On ne comprend pas ce qui l’habite.
Pendant la campagne, il avait été baptisé ROBOCOP.
Un an plus tard, on s’interroge toujours sur le programme de cette machine. Un ordinateur vivant.
En fait, il voudrait régner comme les rois de France.
Il aimerait une alliance entre le Palais de Carthage et le pays profond.
C’est le doux rêve d’un professeur de droit constitutionnel.
Mais il ne va pas se débarrasser comme ça des grands féodaux.

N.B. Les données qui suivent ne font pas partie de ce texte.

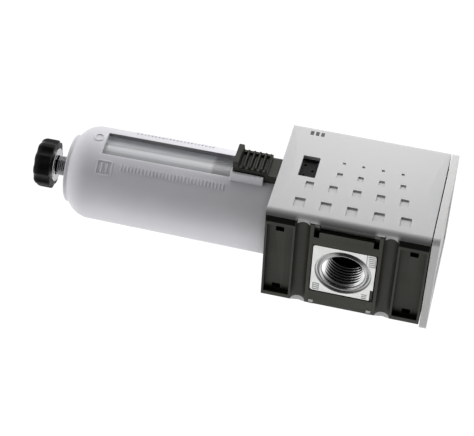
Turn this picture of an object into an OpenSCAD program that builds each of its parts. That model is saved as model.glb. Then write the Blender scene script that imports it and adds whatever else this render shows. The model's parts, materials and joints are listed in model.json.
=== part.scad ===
// Inline compressed air filter: moulded housing with a threaded zinc bushing in each
// end, clip-on covers, bayonet bowl with guard, sliding bowl lock and screw-down drain.
// +Z up (bowl hangs down), +X out of the outlet port, -Y the front cover.
// The origin is the middle of the straight line through both ports.

/* [Housing] */
// Width from port face to port face
body_w = 63; // [60:1:66]
// Height of the housing covers, split evenly about the port axis
body_h = 77.2; // [77:0.1:80]
// Distance from the port axis forward to the face of the front cover
front_y = 31.9; // [31.5:0.1:33]
// Distance from the port axis back to the rear edge of the housing sides
back_y = 24.3; // [24:0.1:26]
// Thickness of the top cover plate
top_t = 3.5; // [3:0.1:5]
// Depth of the recessed end panels in the housing sides
panel_d = 2.5; // [1.5:0.1:2.8]
// Radius of the long rounded edges of the front cover
edge_r = 3; // [2.5:0.1:3.2]

/* [Ports] */
// Radius of the port bores, the major radius of a G1/2 thread
port_r = 10.48; // [9:0.01:10.6]
// Depth of the threaded part of each port
port_depth = 15.2; // [14:0.1:16]
// Side of the square flange of each port bushing
port_sq = 30.2; // [29:0.1:30.4]
// Outer radius of the cast groove around the port mouth
port_groove_r = 13.6; // [13.5:0.1:14.2]

/* [Bowl and guard] */
// How far the bowl axis lies in front of the port axis
bowl_off = 3.8; // [3.6:0.1:3.8]
// Outer radius of the bowl guard at its top edge
guard_r_top = 23.5; // [23.4:0.1:23.6]
// Outer radius of the bowl guard near its lower end
guard_r_low = 22.85; // [22.6:0.05:23]
// Radius of the rounded lower shoulder of the guard
guard_shoulder = 12; // [11:0.5:13]
// Level of the flat lower end of the guard below the port axis
guard_bottom = 142; // [141.7:0.1:142.3]
// Width of the sight slot in the guard
slot_w = 14.2; // [13:0.1:14.4]
// Upper end of the sight slot below the port axis
slot_top = 61.5; // [61.2:0.1:64]
// Lower end of the sight slot below the port axis
slot_low = 125; // [118:1:126]
// Outer radius of the bowl
bowl_r = 19.5; // [19.3:0.1:19.6]
// Wall thickness of the bowl
bowl_wall = 2.2; // [1.8:0.1:2.4]

/* [Bowl lock] */
// Half width of the lock button
btn_hw = 6.9; // [6:0.1:7]
// Offset of the lock and the sight slot from the bowl centre towards the outlet
lock_x = 1; // [0.8:0.1:1.2]
// Number of grip ribs on the lock button
btn_ribs = 5; // [4:1:5]
// Turn of the bowl between locked and released
bayonet_turn = 45; // [45:1:46]

/* [Filter element] */
// Outer radius of the filter element
element_r = 13.6; // [12:0.1:14]
// Length of the filter element
element_len = 26; // [22:1:28]

/* [Drain] */
// Outer radius of the drain stem, the major radius of a G1/8 thread
stem_r = 4.86; // [4.6:0.01:4.9]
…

Les islamistes, l’opposition, les technocrates, ceux qui citent Bourguiba et regrettent en silence Ben Ali.
Même les politiciens sont à des années-lumière de la réalité sociale.
Le Premier ministre vient de virer les ministres proches du Président.
En avait-il le droit ?
Les juristes se disputent depuis la semaine dernière, comme les religieux byzantins s’interrogeaient sur le sexe des anges, alors que la ville assiégée s’apprêtait à tomber entre les mains de l’ennemi.
(… les religieux byzantins étaient occupés à discuter de la question théologique du sexe des anges, facilitant la prise de Constantinople)
© René Seror
Effectivement certains tunisiens regrettent (en silence) Ben Ali.
Les plus vieux sont même nostalgiques, toujours en silence, du protectorat français.
MAIS la vérité est toujours la même dans toutes les révolutions ; dont la « française » de 1789.
Le peuple, moyennant le chaos et le sang, peut renverser le régime en place.
MAIS dès que c’est fait il n’a plus de prétextes ; il se trouve, le peuple, face à lui-même et à sa nature profonde.
La démocratie nécessite une longue maturation et un certain niveau économique, social et scolaire de la population.
Si la population est une populace, si le peuple n’est pas mûr pour la gouvernance, il retombera automatiquement dans le chaos ; duquel la moins mauvaise sortie est encore la tyrannie.
La Tunisie se cherche un tyran. Elle n’est pas la seule.